GIVEN PROBLEM
Print verbatim the opening line of the material and every subsequent line through the one containing "a node. Sums".

DATA EXCERPT

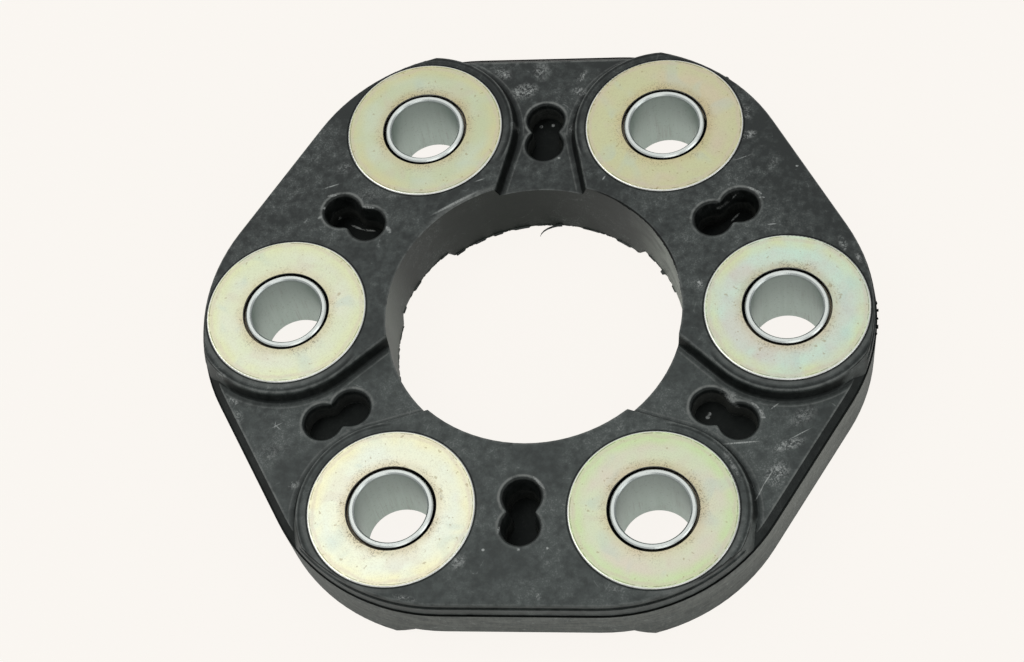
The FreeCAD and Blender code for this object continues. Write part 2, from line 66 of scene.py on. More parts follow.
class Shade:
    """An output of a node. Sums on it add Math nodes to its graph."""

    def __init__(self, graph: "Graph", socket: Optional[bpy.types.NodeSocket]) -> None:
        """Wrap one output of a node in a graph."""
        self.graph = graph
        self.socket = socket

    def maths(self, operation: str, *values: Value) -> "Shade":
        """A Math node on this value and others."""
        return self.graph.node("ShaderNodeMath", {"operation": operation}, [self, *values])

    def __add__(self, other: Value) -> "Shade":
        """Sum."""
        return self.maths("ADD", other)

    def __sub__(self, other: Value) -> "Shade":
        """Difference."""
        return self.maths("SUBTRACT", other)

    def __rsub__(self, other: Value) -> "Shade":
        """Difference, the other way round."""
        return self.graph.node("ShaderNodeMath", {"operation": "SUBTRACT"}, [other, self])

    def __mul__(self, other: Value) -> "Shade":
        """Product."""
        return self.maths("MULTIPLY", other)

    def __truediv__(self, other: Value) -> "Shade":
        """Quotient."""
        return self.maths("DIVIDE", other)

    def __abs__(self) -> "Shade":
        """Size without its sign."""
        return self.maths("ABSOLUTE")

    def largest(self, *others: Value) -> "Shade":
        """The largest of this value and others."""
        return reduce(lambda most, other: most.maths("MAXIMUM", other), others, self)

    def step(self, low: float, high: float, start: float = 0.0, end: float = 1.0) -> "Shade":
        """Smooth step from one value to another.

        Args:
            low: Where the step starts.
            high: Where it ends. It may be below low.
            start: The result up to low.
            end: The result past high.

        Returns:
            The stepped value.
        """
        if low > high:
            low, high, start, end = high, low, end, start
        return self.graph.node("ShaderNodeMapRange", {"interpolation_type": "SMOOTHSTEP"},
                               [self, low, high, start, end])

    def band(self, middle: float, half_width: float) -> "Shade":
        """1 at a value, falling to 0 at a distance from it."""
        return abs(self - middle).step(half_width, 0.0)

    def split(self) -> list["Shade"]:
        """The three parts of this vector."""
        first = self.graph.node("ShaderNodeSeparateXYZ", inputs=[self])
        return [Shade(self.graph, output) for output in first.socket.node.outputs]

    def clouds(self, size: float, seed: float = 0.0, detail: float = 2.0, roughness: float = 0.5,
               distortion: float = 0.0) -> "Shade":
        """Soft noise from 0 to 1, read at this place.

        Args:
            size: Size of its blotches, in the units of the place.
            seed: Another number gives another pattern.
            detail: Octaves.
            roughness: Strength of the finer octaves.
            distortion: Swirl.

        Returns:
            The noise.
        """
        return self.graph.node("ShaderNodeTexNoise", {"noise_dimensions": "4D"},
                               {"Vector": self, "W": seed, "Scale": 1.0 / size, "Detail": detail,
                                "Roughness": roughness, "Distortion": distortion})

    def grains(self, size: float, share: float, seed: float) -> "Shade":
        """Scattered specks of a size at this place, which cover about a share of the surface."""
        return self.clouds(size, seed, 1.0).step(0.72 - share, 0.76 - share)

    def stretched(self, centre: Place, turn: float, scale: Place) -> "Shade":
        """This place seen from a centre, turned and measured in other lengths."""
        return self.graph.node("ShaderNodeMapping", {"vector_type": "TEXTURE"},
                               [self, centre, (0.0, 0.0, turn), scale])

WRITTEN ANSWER
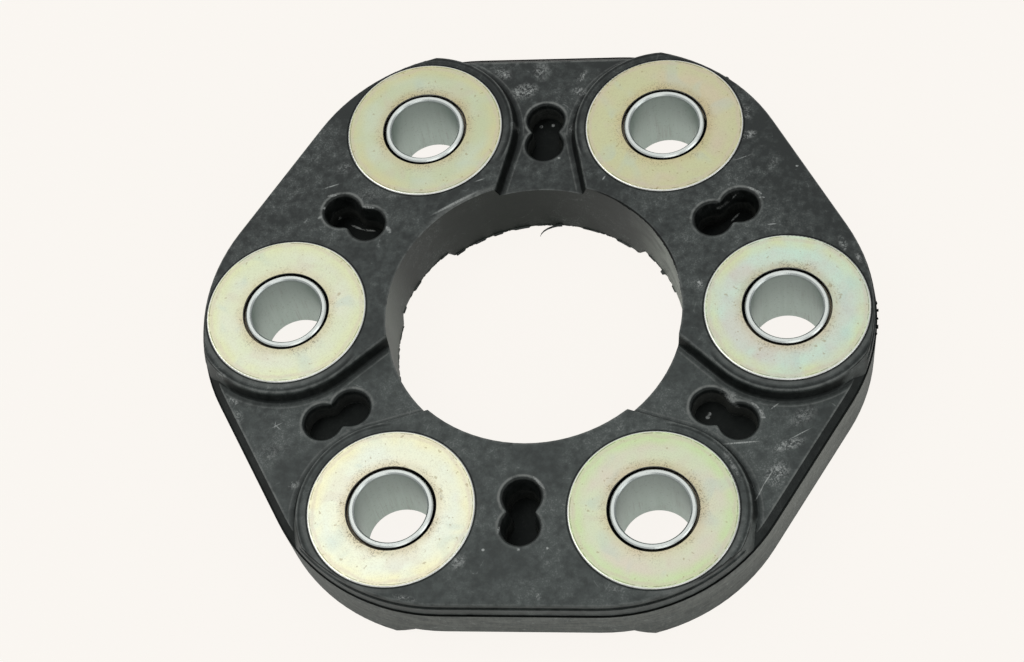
The FreeCAD and Blender code for this object continues. Write part 2, from line 66 of scene.py on. More parts follow.
class Shade:
    """An output of a node. Sums on it add Math nodes to its graph."""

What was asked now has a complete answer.